Apparently, our myth of cohabiting has collapsed. If you have been intoxicated by arrogance, how can you hear the cry of the one who is not like you? While one side is searching for ways to live together, and if the other side wants to intimidate, transform, destroy their freedoms one by one; then when you finally destroy us, who will you find to put in the next Olympics presentation? We are the ones torched at Sivas, shot at Gezi, whose houses were marked, who have been punished because of our lifestyles… But, for some reason, you are the chronic victims…

It is not sustainable that the minority suppresses the majority. However, it is sustainable that the majority suppresses the minority.

If you really intend to avoid dragging this country to a horrible fate, then you should very soon learn the difference between justice and revenge.

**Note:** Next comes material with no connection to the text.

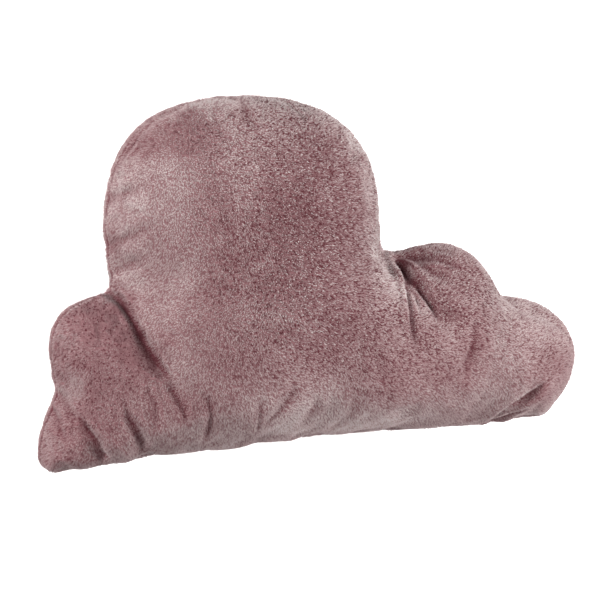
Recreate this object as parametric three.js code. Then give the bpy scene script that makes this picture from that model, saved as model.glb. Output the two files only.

Why didn’t the Republic of Turkey’s most authoritarian government of all times make an amendment in internal regulations that would have taken only a few minutes in their time? Could it be that the political gain they imagined they would achieve by their plan show that turning into a fight was quite attractive? I cannot know that but as a lawmaker, I will never wear pants before the internal regulation is changed. I am emphasizing for those who expect confrontation from us: We are not clashing; we are resisting for our own existence.

If you take a look at history, you will see what is waiting for all of you. It is only our struggle to exist that would prevent your self-built radical monster to come and get you. I am leaving the rest to the wise…

*This is the full text of the speech of Istanbul deputy Şafak Pavey from CHP delivered in the Parliament on Oct. 31, translated into English by the Daily News staff.